In some ways, William and Kate’s wanting normalcy for their children is an extraordinary departure from the monarchy’s stiff-upper-lip attitudes of old and signals just how much they’re trying to modernize it. The queen seems to have embraced their more relaxed attitudes, signaling that times are indeed changing at Buckingham Palace. “A few years ago I would have said it would be out of the question for the queen to abdicate,” admits Dampier, “but then it would also have been unthinkable that a mixed-race American divorcée would marry into the royal family!”

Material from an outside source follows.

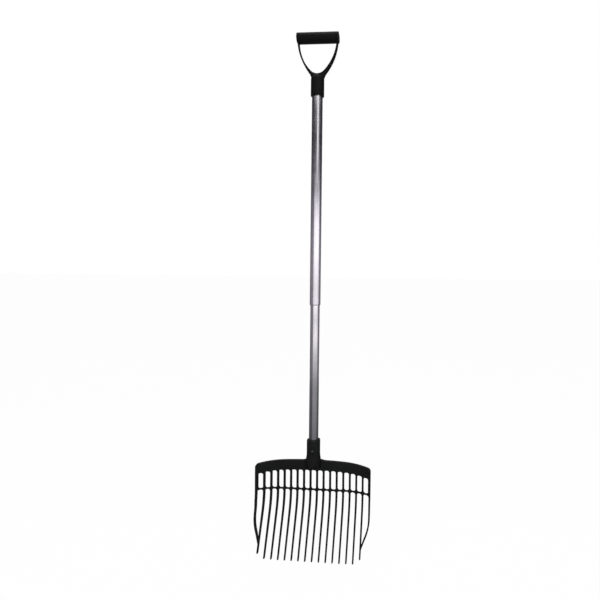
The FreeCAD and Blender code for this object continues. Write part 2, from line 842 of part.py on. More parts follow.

So when Queen Elizabeth II retires, “no one can say she hasn’t done all that she could,” says the courtier. There may be yet another reason she’d enjoy stepping down: Her own coronation 65 years ago took 16 months to plan. “A coronation for Charles would be spectacular and cost at least $100 million,” the courtier tells Closer. “They don’t happen very often and wouldn’t it be wonderful if the queen could actually watch it and see the future succession cemented?” It would, in fact, be an event fit for a queen.